In some cases, an architecture spike will not provide all the answers, and further exploration may be needed. Depending on the results, you may decide to iterate on the prototype, conducting additional experiments to refine your understanding of the problem and solution space. Iteration is a common part of the spike process, especially when dealing with complex or highly uncertain architectural choices.

10. Integrate Findings into the Larger System Design

Once you have made architecture decisions based on the spike, integrate those findings into the overall system design. The insights from the prototype should now influence the broader development process, from detailed design to implementation. This step will involve revisiting the architecture and ensuring that the chosen solutions align with the overall goals of the system.

Best Practices for Performing Architecture Spike Prototypes

• Collaborate with Stakeholders: Involve relevant stakeholders early on to ensure that the prototype addresses their concerns and aligns with business goals.

• Keep it Simple: The purpose of the prototype is not to build a final solution. Avoid overengineering the prototype—focus on testing only what is necessary.

• Limit Scope: Time-box the spike and avoid adding unnecessary features. Keep the scope narrow to focus on the uncertainty at hand.

• Plan for Integration: Consider how the spike fits into the larger development process. The results should integrate with the existing project workflows and architecture.
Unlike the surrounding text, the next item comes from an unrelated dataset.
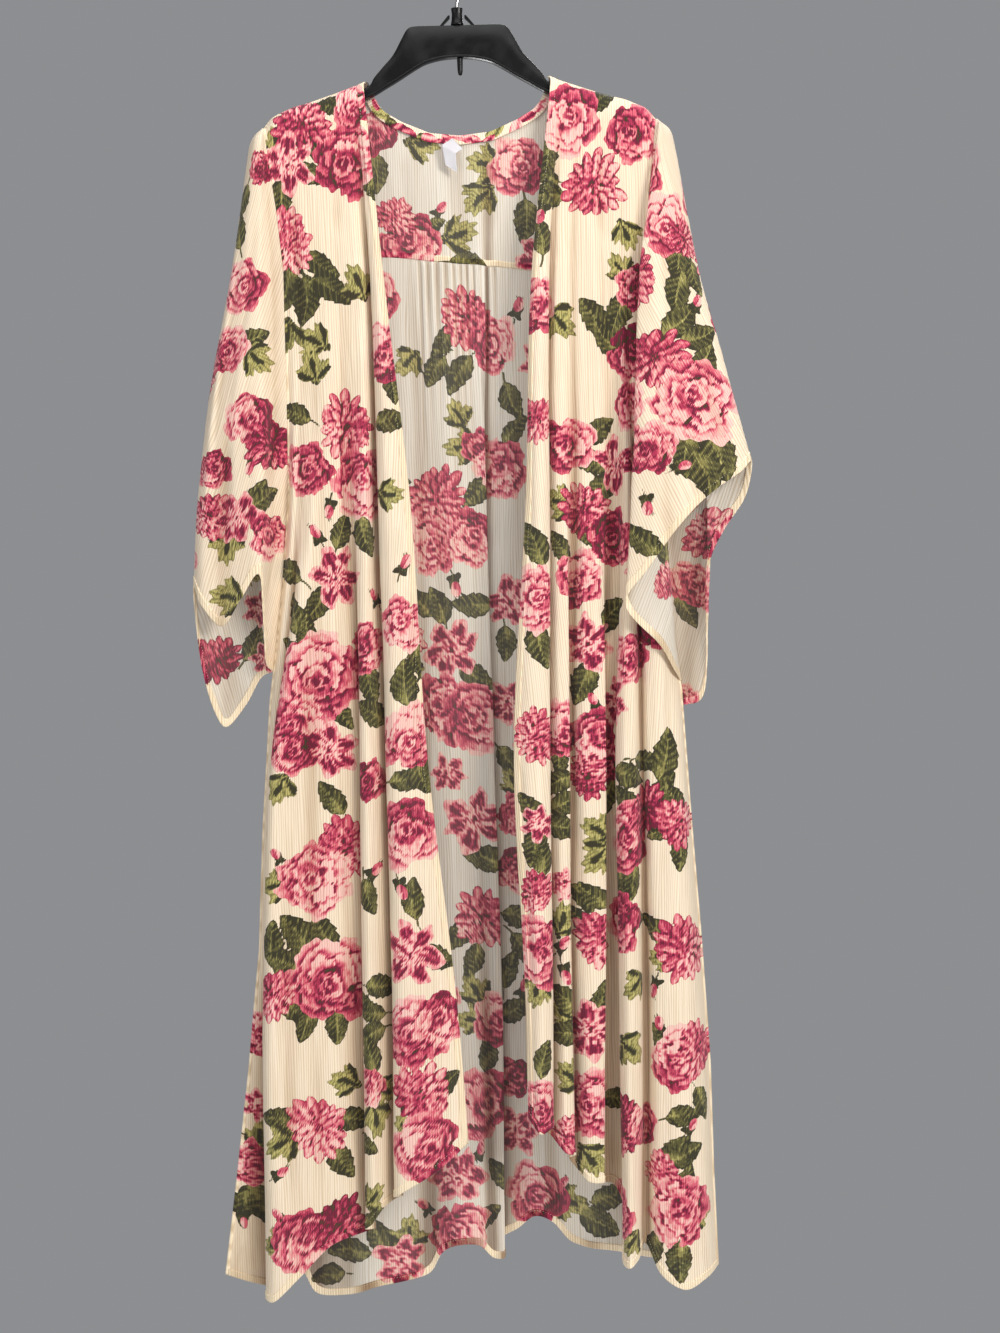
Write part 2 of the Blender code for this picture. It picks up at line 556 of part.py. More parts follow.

• Learn and Adapt: Be open to the possibility that the results of the spike may change the direction of your project. Use the findings to refine the architecture and improve the overall system design.

Conclusion

Architecture spike prototypes are an effective way to address uncertainty in complex systems and make well-informed decisions about the architecture. By systematically testing different approaches and technologies, teams can evaluate the risks, trade-offs, and benefits of each decision before committing to a particular direction. Through experimentation, documentation, and collaboration, architecture spikes provide valuable insights that help in building robust, scalable, and maintainable systems.